From innocence to depravity, 'tis just a step...
tros--in some respects it's like a filmscript only much larger in scope or a kind of alternative Latin American history as seen through the eyes or activities (described by others) of the two main characters. Some comparsion for this technique could be made to other works such as Faulkner's 'As I lay dying'--which is narrated by multiple members of the family and then also in an almost glancing way by people they run into briefly along the way. I like the in and out glimpses into their lives which may make the characters harder to understand in some respects but leaves the imagination a lot of room to wander. In any case many Latin American refugees from the dictatorial regimes of the 60's, 70's and early 80's wound up roaming around Europe--going from one dead end to another--some involved in clandestine political activity all the while and some not. Bolano himself and it makes me think in terms somewhat of a modern day retelling of the Odyssey (because in a sense many people like Bolano had it seems lost their country--there was going back for them) though with the focus on two characters instead of one.

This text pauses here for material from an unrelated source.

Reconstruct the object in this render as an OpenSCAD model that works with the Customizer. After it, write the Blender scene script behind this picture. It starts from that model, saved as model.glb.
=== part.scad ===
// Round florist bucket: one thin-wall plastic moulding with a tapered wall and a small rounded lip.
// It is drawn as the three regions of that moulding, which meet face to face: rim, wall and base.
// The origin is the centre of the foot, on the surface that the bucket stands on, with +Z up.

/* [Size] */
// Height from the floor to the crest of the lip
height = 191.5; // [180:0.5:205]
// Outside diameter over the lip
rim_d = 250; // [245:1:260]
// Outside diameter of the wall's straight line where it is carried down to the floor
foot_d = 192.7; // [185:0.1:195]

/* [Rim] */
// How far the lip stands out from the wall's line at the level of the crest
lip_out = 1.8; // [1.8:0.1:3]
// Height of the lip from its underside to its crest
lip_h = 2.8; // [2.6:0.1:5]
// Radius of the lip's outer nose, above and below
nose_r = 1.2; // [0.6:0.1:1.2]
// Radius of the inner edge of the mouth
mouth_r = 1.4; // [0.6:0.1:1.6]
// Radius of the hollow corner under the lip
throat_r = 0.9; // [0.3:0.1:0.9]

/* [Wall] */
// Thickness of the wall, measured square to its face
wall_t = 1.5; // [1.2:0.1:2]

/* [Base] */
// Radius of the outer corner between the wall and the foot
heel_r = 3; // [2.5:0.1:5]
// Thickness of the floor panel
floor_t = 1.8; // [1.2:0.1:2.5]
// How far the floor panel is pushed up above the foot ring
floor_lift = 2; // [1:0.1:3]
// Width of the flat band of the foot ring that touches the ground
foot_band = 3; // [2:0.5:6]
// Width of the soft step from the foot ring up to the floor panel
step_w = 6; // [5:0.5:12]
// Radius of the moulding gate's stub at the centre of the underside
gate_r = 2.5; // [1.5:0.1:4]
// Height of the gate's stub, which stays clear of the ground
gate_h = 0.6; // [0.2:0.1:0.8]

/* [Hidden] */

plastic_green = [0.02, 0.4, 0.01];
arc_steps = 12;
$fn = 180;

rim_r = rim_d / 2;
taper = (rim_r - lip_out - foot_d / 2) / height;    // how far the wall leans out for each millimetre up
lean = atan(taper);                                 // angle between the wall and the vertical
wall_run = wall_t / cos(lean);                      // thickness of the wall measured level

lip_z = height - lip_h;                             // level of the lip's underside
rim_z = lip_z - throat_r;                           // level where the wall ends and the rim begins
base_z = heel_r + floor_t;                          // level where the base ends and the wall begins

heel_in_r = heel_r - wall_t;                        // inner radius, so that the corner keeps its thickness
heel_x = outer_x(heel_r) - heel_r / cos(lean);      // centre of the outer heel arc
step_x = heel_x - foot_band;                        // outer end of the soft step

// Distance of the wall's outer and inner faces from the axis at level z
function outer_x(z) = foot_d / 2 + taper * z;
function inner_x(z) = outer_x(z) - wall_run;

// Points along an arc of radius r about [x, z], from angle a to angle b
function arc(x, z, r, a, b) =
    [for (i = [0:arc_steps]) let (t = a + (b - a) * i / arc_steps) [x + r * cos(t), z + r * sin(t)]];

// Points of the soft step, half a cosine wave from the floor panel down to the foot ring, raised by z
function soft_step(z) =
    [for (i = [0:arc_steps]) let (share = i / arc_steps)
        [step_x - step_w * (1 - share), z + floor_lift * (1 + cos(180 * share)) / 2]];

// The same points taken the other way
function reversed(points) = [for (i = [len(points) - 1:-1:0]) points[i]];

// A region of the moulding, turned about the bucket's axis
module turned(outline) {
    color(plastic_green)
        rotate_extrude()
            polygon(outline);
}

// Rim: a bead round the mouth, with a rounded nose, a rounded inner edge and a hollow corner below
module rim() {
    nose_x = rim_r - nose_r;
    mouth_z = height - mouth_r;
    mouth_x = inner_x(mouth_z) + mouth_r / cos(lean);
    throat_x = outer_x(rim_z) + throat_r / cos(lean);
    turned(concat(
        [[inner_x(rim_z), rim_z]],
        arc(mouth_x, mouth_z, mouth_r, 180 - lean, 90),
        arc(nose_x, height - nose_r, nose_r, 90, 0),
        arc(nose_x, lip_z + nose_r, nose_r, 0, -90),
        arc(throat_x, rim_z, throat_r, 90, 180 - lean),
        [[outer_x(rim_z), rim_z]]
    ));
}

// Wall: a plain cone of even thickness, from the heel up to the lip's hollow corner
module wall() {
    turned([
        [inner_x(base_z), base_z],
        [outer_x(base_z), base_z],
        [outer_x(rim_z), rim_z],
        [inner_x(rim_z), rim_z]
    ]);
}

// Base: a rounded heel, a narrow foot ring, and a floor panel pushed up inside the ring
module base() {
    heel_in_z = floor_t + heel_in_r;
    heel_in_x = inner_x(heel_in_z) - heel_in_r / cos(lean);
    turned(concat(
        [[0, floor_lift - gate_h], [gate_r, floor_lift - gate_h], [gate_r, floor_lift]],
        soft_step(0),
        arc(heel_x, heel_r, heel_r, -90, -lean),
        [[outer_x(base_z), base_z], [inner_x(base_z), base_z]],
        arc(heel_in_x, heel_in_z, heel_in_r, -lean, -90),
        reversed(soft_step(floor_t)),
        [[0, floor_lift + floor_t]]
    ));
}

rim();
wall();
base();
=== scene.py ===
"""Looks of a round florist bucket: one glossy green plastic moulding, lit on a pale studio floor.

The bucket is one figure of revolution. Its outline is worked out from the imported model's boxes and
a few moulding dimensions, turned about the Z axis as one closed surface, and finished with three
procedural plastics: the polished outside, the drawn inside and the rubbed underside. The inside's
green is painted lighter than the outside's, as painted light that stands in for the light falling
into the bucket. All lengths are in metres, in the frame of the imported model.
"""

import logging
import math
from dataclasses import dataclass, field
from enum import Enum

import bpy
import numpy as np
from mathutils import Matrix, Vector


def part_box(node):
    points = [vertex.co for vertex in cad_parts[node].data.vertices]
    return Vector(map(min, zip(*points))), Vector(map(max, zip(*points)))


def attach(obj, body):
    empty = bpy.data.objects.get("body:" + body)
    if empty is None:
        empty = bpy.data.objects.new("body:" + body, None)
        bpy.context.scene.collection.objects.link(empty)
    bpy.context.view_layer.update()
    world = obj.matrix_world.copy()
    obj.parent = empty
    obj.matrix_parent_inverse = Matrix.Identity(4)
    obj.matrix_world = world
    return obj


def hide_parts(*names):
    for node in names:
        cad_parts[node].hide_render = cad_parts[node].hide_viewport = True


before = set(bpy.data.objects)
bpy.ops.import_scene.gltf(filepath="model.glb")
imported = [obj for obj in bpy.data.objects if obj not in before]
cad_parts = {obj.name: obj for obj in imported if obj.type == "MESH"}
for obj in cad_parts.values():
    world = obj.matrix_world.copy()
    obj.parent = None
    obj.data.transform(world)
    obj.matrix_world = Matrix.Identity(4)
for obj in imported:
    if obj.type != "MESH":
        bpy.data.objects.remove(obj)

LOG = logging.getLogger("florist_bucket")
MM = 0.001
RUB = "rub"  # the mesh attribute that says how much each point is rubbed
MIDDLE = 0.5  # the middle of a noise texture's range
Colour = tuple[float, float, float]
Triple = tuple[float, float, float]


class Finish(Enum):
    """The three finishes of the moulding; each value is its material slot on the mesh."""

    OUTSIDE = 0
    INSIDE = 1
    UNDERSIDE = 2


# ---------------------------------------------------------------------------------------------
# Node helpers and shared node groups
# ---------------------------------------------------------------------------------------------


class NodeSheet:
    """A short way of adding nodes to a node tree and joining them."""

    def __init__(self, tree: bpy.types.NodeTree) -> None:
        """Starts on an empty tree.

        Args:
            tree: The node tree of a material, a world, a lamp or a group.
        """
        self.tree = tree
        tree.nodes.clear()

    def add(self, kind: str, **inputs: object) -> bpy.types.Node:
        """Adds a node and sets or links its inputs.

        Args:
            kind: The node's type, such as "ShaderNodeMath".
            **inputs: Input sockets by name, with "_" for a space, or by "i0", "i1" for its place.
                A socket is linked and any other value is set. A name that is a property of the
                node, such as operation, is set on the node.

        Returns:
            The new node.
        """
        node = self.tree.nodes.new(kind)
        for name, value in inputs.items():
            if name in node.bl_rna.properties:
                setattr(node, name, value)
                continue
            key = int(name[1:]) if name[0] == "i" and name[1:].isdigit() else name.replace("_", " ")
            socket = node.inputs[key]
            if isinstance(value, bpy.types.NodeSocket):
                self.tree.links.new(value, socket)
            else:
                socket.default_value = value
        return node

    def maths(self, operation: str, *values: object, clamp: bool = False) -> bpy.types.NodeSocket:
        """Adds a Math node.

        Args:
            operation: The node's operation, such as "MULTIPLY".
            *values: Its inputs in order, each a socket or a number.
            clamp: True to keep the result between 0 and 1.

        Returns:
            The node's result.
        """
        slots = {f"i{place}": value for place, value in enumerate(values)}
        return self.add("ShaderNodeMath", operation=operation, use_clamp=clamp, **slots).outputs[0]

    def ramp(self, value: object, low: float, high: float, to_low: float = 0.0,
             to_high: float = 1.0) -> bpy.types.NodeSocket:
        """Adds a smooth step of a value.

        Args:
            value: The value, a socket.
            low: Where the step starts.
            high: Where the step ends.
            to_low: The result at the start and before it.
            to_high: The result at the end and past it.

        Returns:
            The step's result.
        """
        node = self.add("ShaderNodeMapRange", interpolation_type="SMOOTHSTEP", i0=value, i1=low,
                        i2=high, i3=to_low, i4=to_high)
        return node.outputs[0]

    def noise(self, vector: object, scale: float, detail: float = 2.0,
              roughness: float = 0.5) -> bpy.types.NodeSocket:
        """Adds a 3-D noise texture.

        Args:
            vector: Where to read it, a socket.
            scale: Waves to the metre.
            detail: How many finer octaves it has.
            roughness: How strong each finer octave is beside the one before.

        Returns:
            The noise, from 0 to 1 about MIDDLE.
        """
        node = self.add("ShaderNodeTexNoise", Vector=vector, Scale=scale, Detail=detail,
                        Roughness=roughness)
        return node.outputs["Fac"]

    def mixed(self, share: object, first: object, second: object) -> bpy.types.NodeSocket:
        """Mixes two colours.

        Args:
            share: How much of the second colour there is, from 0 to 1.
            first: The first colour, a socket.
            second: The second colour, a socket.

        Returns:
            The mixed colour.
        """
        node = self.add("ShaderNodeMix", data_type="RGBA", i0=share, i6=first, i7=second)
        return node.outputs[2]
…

Beyond making them into almost mythic personnages the questioning of literature and what it means is always lurking somewhere close to the surface--and he seems to reach out to the reader not so much say as a professor might but more so as a co-equal sharing his own thoughts and visions. Anyway it is a difficult book in a lot of ways--always very thought provoking--at least for me and I view it as a masterpiece.
Yes, Murr is my favourite cat character!
Although we only have three books on common, I'm guessing this is because you have not catalogued all of your library?
WE do seem to share many favourite writers.